Chalk shop marks occur on the exterior surfaces of the backs and sides of all drawers documented and attributed to the Head shop. Four drawn shapes are associated with the shop.

Similarly placed, but differently shaped chalk marks appear on another drawer from the chest in the previous image.

Other shops besides Head’s used drawer part identification systems, at times on the exterior surfaces as Head did, but also on interior surfaces.  Sequentially numbering the interior corners of the drawer parts was, and still is, a common way of orienting drawer parts.  Here it is done in white chalk as Head’s shop used.

This joiner used pencil to to sequentially number the drawer parts. Most of the time the numerals are found at the tops of the drawer parts.

In the next post I’ll make a small drawer in the style of John Head as a way of investigating the drawer construction process.  How was the drawer front supported while sawing, how were the shop marks used to rapidly select and position drawer parts during joinery and assembly?  Knowing vs. Doing?  Doing is Knowing?

This is the center square drawer from a spice box attributed to John Head I will reproduce for the next blog post.

The center drawer from the spice box. Chalk shop marks and long kerfs on the drawer front interiors.  I’ve made many boxes and cut hundreds of dovetail joints in my woodworking career, but we’re always learning.  So perhaps the better title for next time is “Doing is Learning.”

7 thoughts on “Boxes in Boxes

  1. Great post Chris!

    John Head’s work precisely echoes that of his former countrymen’s cabinetwork (when made in the solid). Unfortunately not many British cabinetmakers’ work is as easily identified or attributed as Head’s and other colonial cabinetmakers’.

    A few years ago I wrote about generic mid-eighteenth-century British drawer construction which closely parallels Head’s work. You can read the post here:
    https://pegsandtails.wordpress.com/2012/07/22/constructing-a-mid-eighteenth-century-drawer/

  2. Jack, thank you, as always.
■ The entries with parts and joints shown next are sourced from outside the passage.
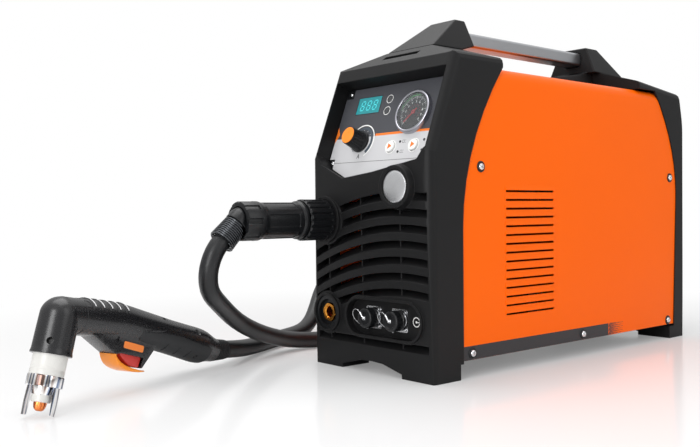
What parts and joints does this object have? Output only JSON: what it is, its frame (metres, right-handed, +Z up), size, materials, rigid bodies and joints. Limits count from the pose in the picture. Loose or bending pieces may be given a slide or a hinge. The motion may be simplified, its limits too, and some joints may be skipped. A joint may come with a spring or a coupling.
{
  "type": "plasma cutter unit",
  "caption": "Portable air plasma cutter: orange steel case between charcoal end frames, bar handle, sloped panel with gauge and knob, hand torch on a long coiled lead.",
  "frame": {"origin": "centre of the trolley bolt pattern, on the underside of the base pan", "axes": "+Z up, +X to the right of a person who faces the control panel, -Y towards that person; the feet stand on z = -20 mm"},
  "size_m": [0.5109, 0.9409, 0.428],
  "materials": {
    "charcoal_plastic": "satin",
    "orange_paint": "satin",
    "black_plastic": "satin",
    "dark_painted_steel": "satin",
    "anodised_bar": "satin",
    "panel_paint": "satin",
    "display_teal": "satin",
    "lamp_lens": "satin",
    "dial_card": "satin",
    "clear_lens": "satin",
    "needle_black": "satin",
    "orange_plastic": "satin",
    "pot_metal": "satin",
    "board_green": "satin",
    "badge_metal": "satin",
    "socket_metal": "satin",
    "brass": "satin",
    "nickel": "satin",
    "signal_red": "satin",
    "zinc": "satin",
    "valve_metal": "satin",
    "hose_blue": "satin",
    "fin_aluminium": "satin",
    "module_black": "satin",
    "transformer_core": "satin",
    "choke_copper": "satin",
    "capacitor_blue": "satin",
    "spring_steel": "satin",
    "lead_rubber": "satin",
    "boot_rubber": "satin",
    "torch_plastic": "satin",
    "lever_orange": "satin",
    "ceramic": "satin",
    "copper": "satin"
  },
  "bodies": {
    "case": {"base_pan": "dark_painted_steel", "sheet_cover": "orange_paint", "front_frame": "charcoal_plastic", "rear_frame": "charcoal_plastic", "handle_bracket_front": "charcoal_plastic", "handle_bracket_rear": "charcoal_plastic", "handle_bar": "anodised_bar", "control_panel": "panel_paint", "display_window": "display_teal", "indicator_lamps": "lamp_lens", "gauge_case": "black_plastic", "gauge_dial": "dial_card", "gauge_lens": "clear_lens", "potentiometer": "pot_metal", "control_board": "board_green", "badge_disc": "badge_metal", "torch_socket": "socket_metal", "earth_socket_body": "black_plastic", "earth_socket_insert": "brass", "control_sockets": "nickel", "cap_lanyards": "boot_rubber", "case_screws": "nickel", "fan_frame": "black_plastic", "mains_switch": "black_plastic", "cable_gland": "black_plastic", "air_regulator": "zinc", "solenoid_valve": "valve_metal", "air_hose": "hose_blue", "main_board": "board_green", "heatsinks": "fin_aluminium", "power_modules": "module_black", "transformer": "transformer_core", "output_choke": "choke_copper", "capacitors": "capacitor_blue", "torch_plug": "black_plastic", "plug_spring": "spring_steel", "lead_loop": "lead_rubber", "lead_coil": "lead_rubber", "lead_tail": "lead_rubber", "torch_boot": "boot_rubber", "torch_shell_left": "torch_plastic", "torch_shell_right": "torch_plastic", "torch_head": "torch_plastic", "shield_cup": "ceramic", "standoff_guide": "nickel", "nozzle": "copper", "electrode": "copper"},
    "gauge_needle": {"gauge_needle": "needle_black"},
    "current_knob": {"current_knob": "black_plastic", "knob_cap": "orange_plastic"},
    "mode_button_left": {"mode_button_left": "black_plastic"},
    "mode_button_right": {"mode_button_right": "black_plastic"},
    "torch_coupling_nut": {"torch_coupling_nut": "black_plastic"},
    "dust_cap_left": {"dust_cap_left": "black_plastic"},
    "dust_cap_right": {"dust_cap_right": "black_plastic"},
    "fan_rotor": {"fan_rotor": "black_plastic"},
    "mains_switch_lever": {"mains_switch_lever": "signal_red"},
    "regulator_knob": {"regulator_knob": "black_plastic"},
    "torch_trigger": {"torch_trigger": "signal_red"},
    "safety_lever": {"safety_lever": "lever_orange"}
  },
  "joints": [
    {"name": "gauge_needle_turn", "type": "hinge", "parent": "case", "child": "gauge_needle", "pos_m": [0.04, -0.23443, 0.28496], "axis": [0, 0.9367, -0.3502], "range_deg": [0, 270]},
    {"name": "current_knob_turn", "type": "hinge", "parent": "case", "child": "current_knob", "pos_m": [-0.0415, -0.2433, 0.25411], "axis": [0, -0.9367, 0.3502], "range_deg": [-135, 135]},
    {"name": "mode_button_left_press", "type": "slide", "parent": "case", "child": "mode_button_left", "axis": [0, 0.9367, -0.3502], "range_m": [0, 0.001], "stiffness_N_per_m": 800, "springref_m": -0.001},
    {"name": "mode_button_right_press", "type": "slide", "parent": "case", "child": "mode_button_right", "axis": [0, 0.9367, -0.3502], "range_m": [0, 0.001], "stiffness_N_per_m": 800, "springref_m": -0.001},
    {"name": "coupling_nut_turn", "type": "hinge", "parent": "case", "child": "torch_coupling_nut", "pos_m": [-0.076, -0.2955, 0.16], "axis": [0, 1, 0], "range_deg": [0, 360]},
    {"name": "dust_cap_left_turn", "type": "hinge", "parent": "case", "child": "dust_cap_left", "pos_m": [0.00125, -0.27, 0.0455], "axis": [0, 1, 0], "range_deg": [0, 360]},
    {"name": "dust_cap_right_turn", "type": "hinge", "parent": "case", "child": "dust_cap_right", "pos_m": [0.04475, -0.27, 0.0455], "axis": [0, 1, 0], "range_deg": [0, 360]},
    {"name": "fan_spin", "type": "hinge", "parent": "case", "child": "fan_rotor", "pos_m": [0.022, 0.238, 0.088], "axis": [0, 1, 0], "continuous": true},
    {"name": "mains_switch_rock", "type": "hinge", "parent": "case", "child": "mains_switch_lever", "pos_m": [-0.055, 0.259, 0.215], "axis": [1, 0, 0], "range_deg": [0, 18]},
    {"name": "regulator_knob_turn", "type": "hinge", "parent": "case", "child": "regulator_knob", "pos_m": [0, 0.27, 0.222], "axis": [0, 1, 0], "range_deg": [-180, 180]},
    {"name": "trigger_squeeze", "type": "hinge", "parent": "case", "child": "torch_trigger", "pos_m": [-0.09013, -0.54567, 0.0285], "axis": [0.9259, 0.3778, 0], "range_deg": [0, 6], "stiffness_Nm_per_rad": 0.6, "springref_deg": -5.73},
    {"name": "safety_lever_open", "type": "hinge", "parent": "case", "child": "safety_lever", "pos_m": [-0.08741, -0.55234, 0.0296], "axis": [-0.9259, -0.3778, 0], "range_deg": [0, 17], "stiffness_Nm_per_rad": 0.2, "springref_deg": -11.46}
  ]
}
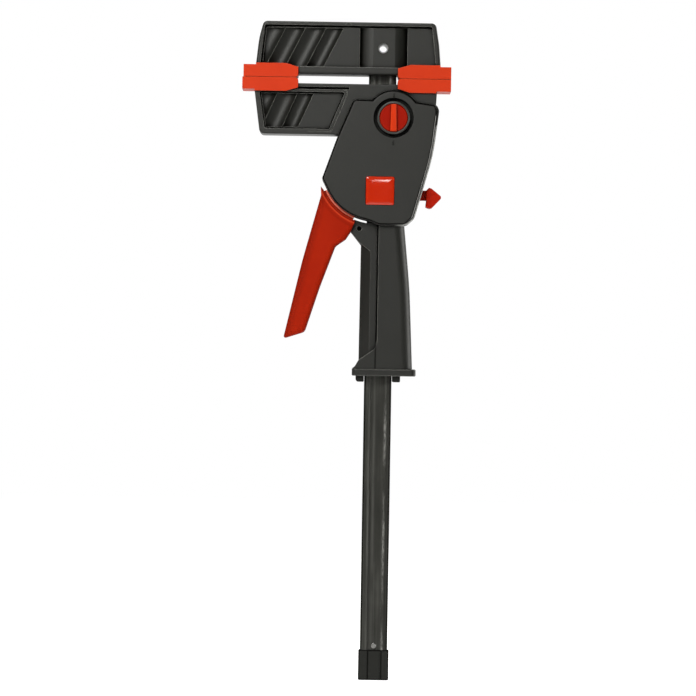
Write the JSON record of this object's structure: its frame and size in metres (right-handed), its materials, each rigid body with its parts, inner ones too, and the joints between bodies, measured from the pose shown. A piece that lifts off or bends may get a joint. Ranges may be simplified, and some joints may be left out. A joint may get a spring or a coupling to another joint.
{
  "type": "quick release bar clamp",
  "caption": "One-handed bar clamp and spreader with a sliding pistol-grip handle, squeeze lever, mode knob, release button and slip-on jaw pads.",
  "frame": {"origin": "centre of the hanging hole through the fixed jaw and the rail, on the rail's centre line and middle plane", "axes": "+Z along the rail towards the fixed jaw, front face with the knob towards -Y, long jaw arms towards -X"},
  "size_m": [0.1405, 0.0424, 0.4434],
  "materials": {
    "charcoal_plastic": "fine moulded grain, glass filled",
    "pad_plastic": "satin, tough and slightly soft",
    "lever_plastic": "satin moulded",
    "knob_plastic": "glossy moulded",
    "badge_red": "glossy",
    "rail_steel": "burnished and oiled, drawn grain along its length",
    "plate_steel": "blanked and tumbled",
    "spring_steel": "bright wire",
    "cap_plastic": "satin black",
    "collar_grey": "satin dark grey"
  },
  "bodies": {
    "rail_and_fixed_jaw": {"rail": "rail_steel", "fixed_jaw": "charcoal_plastic", "roll_pin": "plate_steel", "stop_pin": "plate_steel", "end_cap": "cap_plastic", "fixed_jaw_pad_long": "pad_plastic", "fixed_jaw_pad_short": "pad_plastic"},
    "handle": {"body_front": "charcoal_plastic", "body_back": "charcoal_plastic", "head_cover_front": "charcoal_plastic", "head_cover_back": "charcoal_plastic", "badge_plate": "badge_red", "rail_guide": "plate_steel", "grip_collar": "charcoal_plastic", "upper_spring_plate": "plate_steel", "lower_spring_plate": "plate_steel", "housing_screws": "plate_steel", "moving_jaw_pad_long": "pad_plastic", "moving_jaw_pad_short": "pad_plastic", "clamp_drive_spring": "spring_steel", "spread_drive_spring": "spring_steel", "clamp_brake_spring": "spring_steel", "spread_brake_spring": "spring_steel"},
    "lever": {"lever": "lever_plastic", "drive_pins": "plate_steel"},
    "clamp_drive": {"clamp_drive_plate": "plate_steel"},
    "spread_drive": {"spread_drive_plate": "plate_steel"},
    "clamp_brake": {"clamp_brake_plate": "plate_steel"},
    "spread_brake": {"spread_brake_plate": "plate_steel"},
    "knob": {"mode_knob": "knob_plastic", "knob_collar": "collar_grey", "mode_cam": "plate_steel"},
    "button": {"release_button": "knob_plastic"}
  },
  "joints": [
    {"name": "handle_slide", "type": "slide", "parent": "rail_and_fixed_jaw", "child": "handle", "axis": [0, 0, -1], "range_m": [0, 0.18]},
    {"name": "lever_squeeze", "type": "hinge", "parent": "handle", "child": "lever", "pos_m": [-0.00376, 0, -0.0807], "axis": [0, -1, 0], "range_deg": [0, 21], "stiffness_Nm_per_rad": 0.6, "springref_deg": -20.05},
    {"name": "clamp_drive_slide", "type": "slide", "parent": "handle", "child": "clamp_drive", "axis": [0, 0, -1], "range_m": [0, 0.006], "deforming": ["clamp_drive_spring"]},
    {"name": "spread_drive_slide", "type": "slide", "parent": "handle", "child": "spread_drive", "axis": [0, 0, 1], "range_m": [0, 0.006], "deforming": ["spread_drive_spring"]},
    {"name": "knob_turn", "type": "hinge", "parent": "handle", "child": "knob", "pos_m": [0.0077, 0, -0.0471], "axis": [0, -1, 0], "range_deg": [0, 180]},
    {"name": "spread_brake_tilt", "type": "hinge", "parent": "handle", "child": "spread_brake", "pos_m": [-0.0155, 0, -0.0534], "axis": [0, 1, 0], "range_deg": [0, 3], "deforming": ["spread_brake_spring"]},
    {"name": "release_press", "type": "slide", "parent": "handle", "child": "button", "axis": [-1, 0, 0], "range_m": [0, 0.002], "stiffness_N_per_m": 600, "springref_m": -0.003},
    {"name": "clamp_brake_tilt", "type": "hinge", "parent": "handle", "child": "clamp_brake", "pos_m": [-0.0155, 0, -0.104], "axis": [0, 1, 0], "range_deg": [0, 2.2], "deforming": ["clamp_brake_spring"]}
  ],
  "couplings": [
    {"joint": "clamp_drive_slide", "follows": "lever_squeeze", "m_per_rad": 0.016133},
    {"joint": "spread_drive_slide", "follows": "lever_squeeze", "m_per_rad": 0.016133},
    {"joint": "spread_brake_tilt", "follows": "knob_turn", "ratio": 0.015},
    {"joint": "clamp_brake_tilt", "follows": "release_press", "rad_per_m": 18.326}
  ]
}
I’m going to read your post next thing. We are indeed lucky for the survival and discovery of Head’s account book. He was lucky, as were we, he landed where he did. Simple joinery? But a complicated story to put onto words! As you know. BTW Stiefel’s account of Head’s experience, life, and business will be released in hard copy in December.

  3. Chris,

    Another great post. Thnx. Head’s only mention of veneered furniture was in his earliest dated entry, in 1718. It pertained to a chest of drawers costing £8.0.0. The profusion of well-figured solid woods (walnut primarily, but also maple and cherry) native to his new home may have contributed to his decision never to have recorded another veneered piece. The extremes of weather then prevalent also made for an inhospitable environment for veneers. Philadelphia winters were so cold that the Delaware often froze, and its summers so hot that people sometimes keeled over and died.

    Thank you for referencing The Cabinetmaker’s Account: John Head’s Record of Craft and Commerce in Colonial Philadelphia, 1718–1753 (Philadelphia: American Philosophical Society, 2019).
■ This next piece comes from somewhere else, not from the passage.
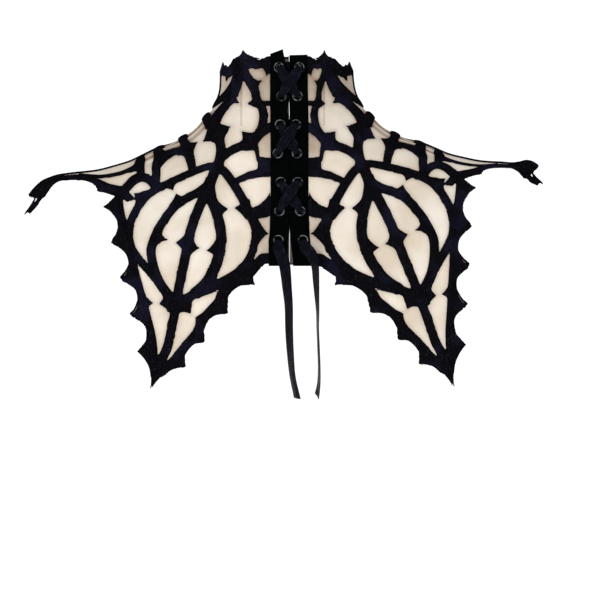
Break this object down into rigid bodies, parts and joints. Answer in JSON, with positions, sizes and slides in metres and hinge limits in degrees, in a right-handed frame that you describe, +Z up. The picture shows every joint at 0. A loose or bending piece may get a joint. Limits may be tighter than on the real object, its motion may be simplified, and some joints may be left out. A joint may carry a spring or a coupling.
{
  "type": "embroidered bib collar",
  "caption": "High-necked lace-up collar with pointed back and shoulder wings: black satin stitch tracery on a nude net ground, laced behind.",
  "frame": {"origin": "on the neck's axis, at the height where the neck band turns out into the shoulders", "axes": "+Z up along the neck, +X to the right as seen from behind, +Y towards the wearer's front, so the laced centre back faces -Y"},
  "size_m": [0.4115, 0.2049, 0.277],
  "materials": {
    "net": "nude net, matte",
    "satin_stitch": "black satin stitch",
    "velvet": "black velvet, matte",
    "eyelet_metal": "black enamel",
    "ribbon": "black satin"
  },
  "bodies": {
    "root": {"mesh_left": "net", "mesh_right": "net", "embroidery_left": "satin_stitch", "embroidery_right": "satin_stitch", "placket_left": "velvet", "placket_right": "velvet", "eyelet_left_1": "eyelet_metal", "eyelet_left_2": "eyelet_metal", "eyelet_left_3": "eyelet_metal", "eyelet_left_4": "eyelet_metal", "eyelet_left_5": "eyelet_metal", "eyelet_left_6": "eyelet_metal", "eyelet_left_7": "eyelet_metal", "eyelet_right_1": "eyelet_metal", "eyelet_right_2": "eyelet_metal", "eyelet_right_3": "eyelet_metal", "eyelet_right_4": "eyelet_metal", "eyelet_right_5": "eyelet_metal", "eyelet_right_6": "eyelet_metal", "eyelet_right_7": "eyelet_metal", "lace_left": "ribbon", "lace_right": "ribbon", "ribbon_tail_left": "ribbon", "ribbon_tail_right": "ribbon"}
  },
  "joints": []
}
    You and your readers are cordially invited to the launch, at the American Philosophical Society, on December 10. To rsvp to the event, or to pre-order copies at a discount, please visit:

    https://www.amphilsoc.org/events/cabinetmakers-account-book-launch

    The US book starts in Philadelphia on January 10, at the Union League, and includes Sotheby’s on January 15, LancasterHistory on January 24, and Winterthur on April 25. Dates for the UK book tour have not yet been set.

    Those wishing additional talks and book-signings may contact me at jrstiefel@gmail.com. Sorry, Jack, Australia may be too far!
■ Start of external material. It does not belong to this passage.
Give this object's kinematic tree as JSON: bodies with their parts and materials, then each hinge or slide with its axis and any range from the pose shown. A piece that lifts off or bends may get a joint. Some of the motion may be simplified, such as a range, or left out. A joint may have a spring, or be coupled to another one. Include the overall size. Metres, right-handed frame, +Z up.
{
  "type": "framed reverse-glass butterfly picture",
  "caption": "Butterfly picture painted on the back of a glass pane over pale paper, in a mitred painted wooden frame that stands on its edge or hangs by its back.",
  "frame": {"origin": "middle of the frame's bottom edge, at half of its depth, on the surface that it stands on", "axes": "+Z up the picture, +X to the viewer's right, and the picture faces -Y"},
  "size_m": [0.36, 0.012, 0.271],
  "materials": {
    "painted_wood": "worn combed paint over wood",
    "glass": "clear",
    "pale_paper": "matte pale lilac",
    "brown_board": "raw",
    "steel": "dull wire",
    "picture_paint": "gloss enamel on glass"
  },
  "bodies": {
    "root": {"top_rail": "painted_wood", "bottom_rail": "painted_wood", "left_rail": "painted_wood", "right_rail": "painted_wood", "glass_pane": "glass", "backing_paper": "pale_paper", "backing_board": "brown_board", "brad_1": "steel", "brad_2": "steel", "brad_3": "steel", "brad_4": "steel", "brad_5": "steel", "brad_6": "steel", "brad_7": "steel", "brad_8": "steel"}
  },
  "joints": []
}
    Thanks and warm wishes.

    Jay

  4. I see early furniture using Atlantic
    White Cedar, but then it seems to
    have fallen out of favor

    What are reasons to use cedar?
    and why did the use pretty much stop?

    • Greg,

      In answer to your queries:

      1. White cedar was popular as a secondary wood as it was an easy wood to cleave. A tool for this was the froe. One appears listed in the probate inventory of Philadelphia joiner Barnard Eaglesfield (d. 1730). See my article on him in Chipstone’s American Furniture (2015). Chris can speak more knowledgeably, having worked extensively with it.

      2. Per Kalm, the Swedish naturalist who visited the Delaware Vally c. 1748–1750, noted his concern that Philadelphia might run out of white cedar because of its extensive use as roof shingles and its not being replanted in the New Jersey swamps from which it was being harvested. The diary of his travels was first published in English in 1770 and is quoted in The Cabinetmaker’s Account. Kalm also noted that the local joiners were switching to poplar as a secondary wood, but did not like it as much as the more easily worked cedar.

      John Head’s shop did not use poplar as a secondary wood in its furniture. Head did buy poplar, but probably used it in making the hat boxes sold to his hatter son John, Jr., and hatter sons-in-law.

      • Greg,

        In my last post, I meant to write “hat blocks” not “hat boxes.” John Head, Jr., later a wealthy merchant, began as a hatter as did some of his brothers-in-law. John Head the joiner supplied them with the blocks, which were made out of four-inch poplar.

        John Head also made and sold hat boxes. As no surviving examples can be attributed to Head’s shop, I illustrate an unattributed, walnut tri-cornered hatbox inlaid “HUGH BOYD ESQr.” Boyd was a West Nottingham Township, PA, property owner who died in 1754, the same year as Head.